PARIS — New talent, new talent, new talent. Every year fashion’s scouts and big brands scour the landscape of up and coming designers like carrion crows on a constant search for their next meal. The prizes and showcases proliferate — the LVMH Prize for young designers; the Sarabande showroom, established by Lee Alexander McQueen in support of emerging artists and designers — to offer a platform and exposure. The industry needs a constant stream of fresh blood to survive.
This season, three brands got it: Nina Ricci, where Harris Reed made his debut; Off-White, where Ibrahim Kamara showed his first solo collection (he joined the brand last season, but the clothes had pretty much been made already); and Ann Demeulemeester, where Ludovic de Saint Sernin took a bow. Though new blood is not always the same thing as new life.
Nina in Paris
Mr. Reed, at only 26 a rising star from London whose work has made it to the Met Gala (on Iman) and the Grammys (on Shania Twain) and been favored by Harry Styles, is known largely for his one-off show stoppers. His challenge was to commercialize that sensibility for Ricci, which has repositioned itself as accessible luxury.
Backstage he talked about “bold femininity for girls, guys and gays,” which was expressed in garish shades of orange, blue, pink and green, lots of polka dot tulle, lace, giant bows and ’70s flares — and a reproduction of the house’s L’Air du Temps perfume bottle top as a bra top, in case anyone forgot that scent is the real reason for existence of the brand. It looked less like a new start than an audition for an “Emily in Paris” diffusion line.

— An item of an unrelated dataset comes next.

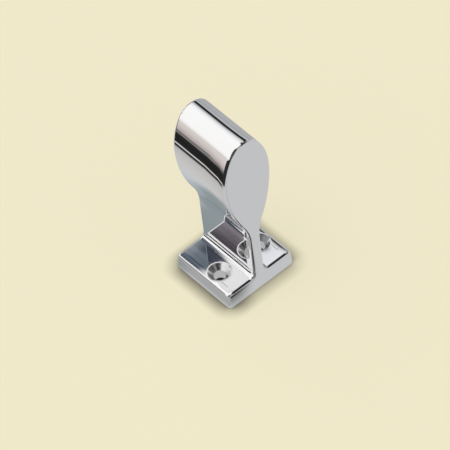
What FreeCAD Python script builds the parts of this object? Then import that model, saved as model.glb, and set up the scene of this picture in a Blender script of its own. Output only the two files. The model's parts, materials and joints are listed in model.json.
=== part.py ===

To be fair, Mr. Reed is the sixth designer Nina Ricci has had since 2002 (that’s an average of one every 3.5 years), which reflects just how desperately confused the brand’s identity has become. It’s effectively a blank slate with a perfume, which could be a potential boon for a designer with a crystal clear and powerful new idea. But this was not it.
Still, Mr. Reed took a big step forward in his casting, and Ricci was second only to Ester Manas in being the most genuinely inclusive runway in Paris. Given the general backsliding going on when it comes to size this season, that’s worth applauding. And perhaps a way forward.
Off-White Has Lift Off
Mr. Kamara’s challenge was even more fraught — he was stepping into the shoes of Virgil Abloh, the pioneering and revered designer who founded Off-White in 2013 and who died unexpectedly in 2021. While Mr. Abloh was a role model in all sorts of ways, Off-White has been more of an incubator for his ideas about community and access than a brand with a clear fashion identity, and that’s where Mr. Kamara is beginning to build.
Combining his own roots in Sierra Leone and London’s club scene with an abiding interest in sci-fi and Mr. Abloh’s visual language, especially the meteor circles that the designer used as a brand signifier, Mr. Kamara decided to answer the question: “What would you wear in outer space if you were a boy who liked to rap and was cool enough?” Or so he said backstage.
It may not be the query that occurs to most of us, but it turned out to be a pretty good one, at least as far as it got him thinking. Anyway, he had a pretty plausible answer, for any gender: slick tailoring and knit jersey speckled with silver grommet-like wheels, which also got reinterpreted in tie-dye cartwheeling across dresses in the blues and earthy ochres of Sierra Leone, plus silvery astronaut suits and intricate beaded embroidery.
As for Mr. Abloh’s signature quotation marks, Mr. Kamara used them only on the phrase that was splashed on the T-shirts placed at every seat: “I need space.” With this collection, he earned it.
And Ann Demeulemeester Takes Wing
As did Mr. Saint Sernin. If ever a brand was primed for a resurgence, it’s Ann Demeulemeester, avatar of 1990s poetic alienation and tailor of the kind of elegant angst that seems perfectly — well — suited for the current moment. Ms. Demeulemeester left in 2013 (she started making pottery, among other things), and though she had dipped in and out as an adviser, the brand has mostly been treading water ever since.
Mr. Saint Sernin gave it an injection of energy, in part by reminding everyone that Demeulemeester has a history not just of louche black pantsuits and white shirts that extend to the fingertips, but also gothically minimal gowns (and sending models out topless with their arms crossed over their breasts, which was not the best idea to revive in freezing temperatures).
Bias-cut silk skirts hung just under the belly button in front with a bit of a cowl at the lower back and slithered down to the floor under rough cropped shearling; ditto backless halter dresses. All of them were paired with detachable generously belled sleeves in pleated silk, body-hugging sheer nylon or velvet that could be slipped on at will via harnesses, making arms look like wings.
They were both eerily romantic and practical, though also dutifully archive-obedient, and made one wonder: What alchemy could happen, if Mr. Saint Sernin dared to spread his own?